= Val Romney =

English cricketer (1718–1773

Valentine Romney (1718 – December 1773) was an English cricketer who played during the 1740s. A top-class player, he made numerous appearances in historically important matches, both eleven-a-side and single wicket. Apparently a specialist batsman, he was mainly associated with Sevenoaks and Kent, but he also played for England teams. Information about his career is limited by a lack of surviving data, although he is known to have made 11 single wicket and 14 eleven-a-side appearances between 1743 and 1751. Romney was noted for his leadership, and described by James Love as a "mighty" player. (Note: Matches at this time were played on rudimentary pitches with a two-stump wicket. The batter used a curved bat and the bowler delivered the ball with an underarm action by bowling it all along the ground. The sport underwent an evolutionary change in the 1760s when bowlers began pitching the ball, still using an underarm action, and the modern straight bat was introduced in response.) (Note: Scorecard data till at least 1825 was never comprehensive, especially the dismissal information: bowling analyses lacked balls bowled and runs conceded; bowlers were not credited with wickets when the batsman was caught or stumped; in many matches, the means of dismissal were omitted.)

==Cricket career==
===First mention===
The first definite mention of Val Romney is dated 11 July 1743, when he took part in a single wicket "threes" match at the Artillery Ground, and the six players were stated to be "the best in England". They were William Hodsoll, John Cutbush, and Romney playing as Three of Kent; and Richard Newland, William Sawyer, and John Bryant playing as Three of England.
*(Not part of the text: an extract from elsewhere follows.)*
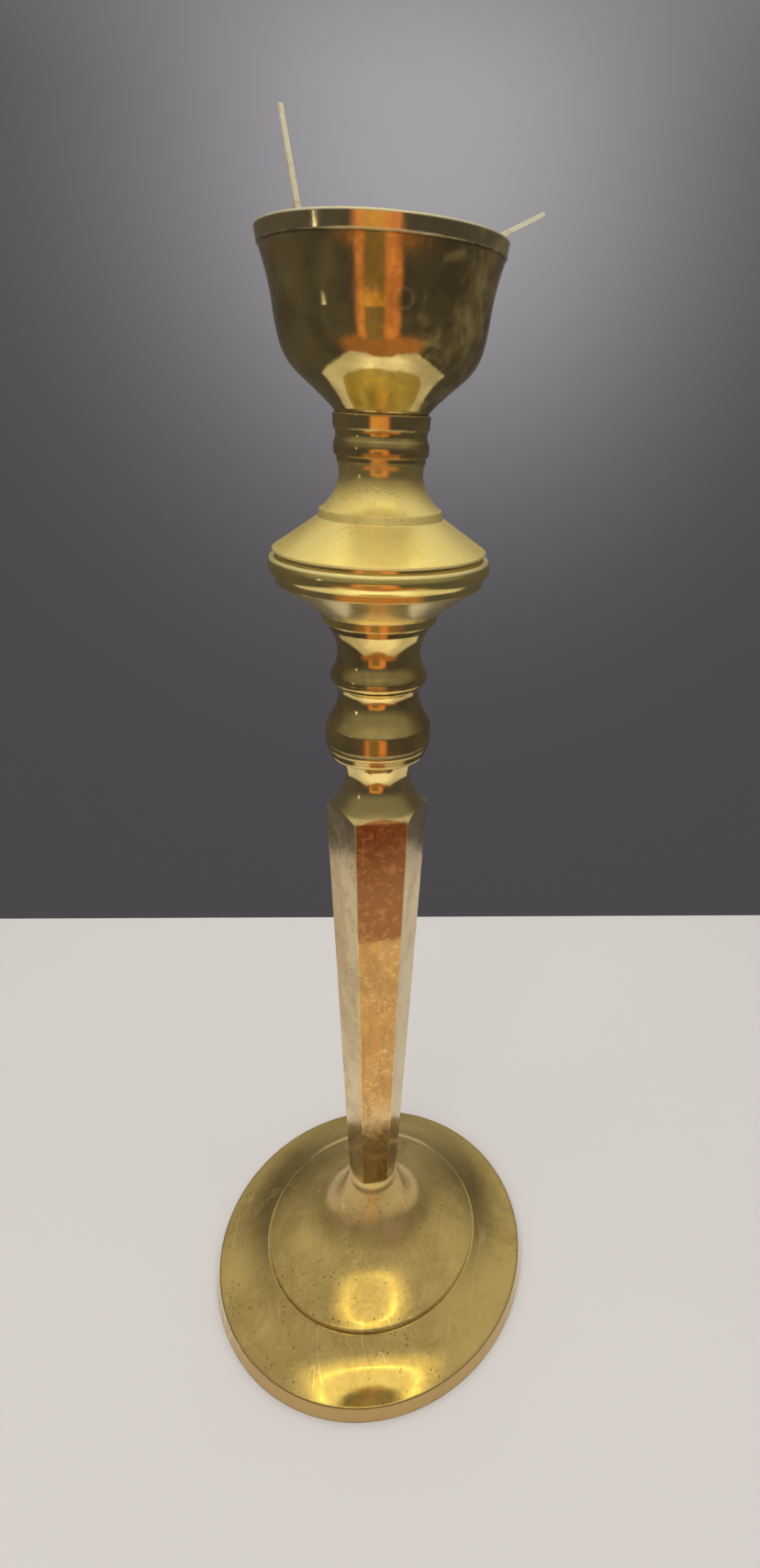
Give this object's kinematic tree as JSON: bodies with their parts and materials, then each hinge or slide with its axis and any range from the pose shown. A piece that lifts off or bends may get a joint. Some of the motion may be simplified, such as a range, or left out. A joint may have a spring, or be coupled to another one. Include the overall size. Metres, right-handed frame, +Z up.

Hodsoll and Newland were the captains. Kent won by 2 runs. The London Evening Post estimated a crowd of 10,000. A return match was arranged at Sevenoaks Vine on 27 July, but "it did not come off".

===1744 to 1745===
Romney was lauded as a "mighty play'r" in Cricket, An Heroic Poem (1745) by James Love. This poem was written to commemorate a celebrated match between Kent and England at the Artillery Ground on 18 June 1744, in which Romney was the captain of Kent.

In August and September of the same year, Romney played for the London Cricket Club in three matches against Surrey. They first met at Moulsey Hurst on Friday, 24 August, and London won. Robert Colchin and Romney played as given men for London. The stakes for this match were reported to be "£50 a side". There was a return match the following Monday, 27th, at the Artillery Ground, and London with Colchin and Romney were again the winners. A third match was scheduled at the Artillery Ground for Friday, 7 September with Romney playing for London, but no post-match details are known.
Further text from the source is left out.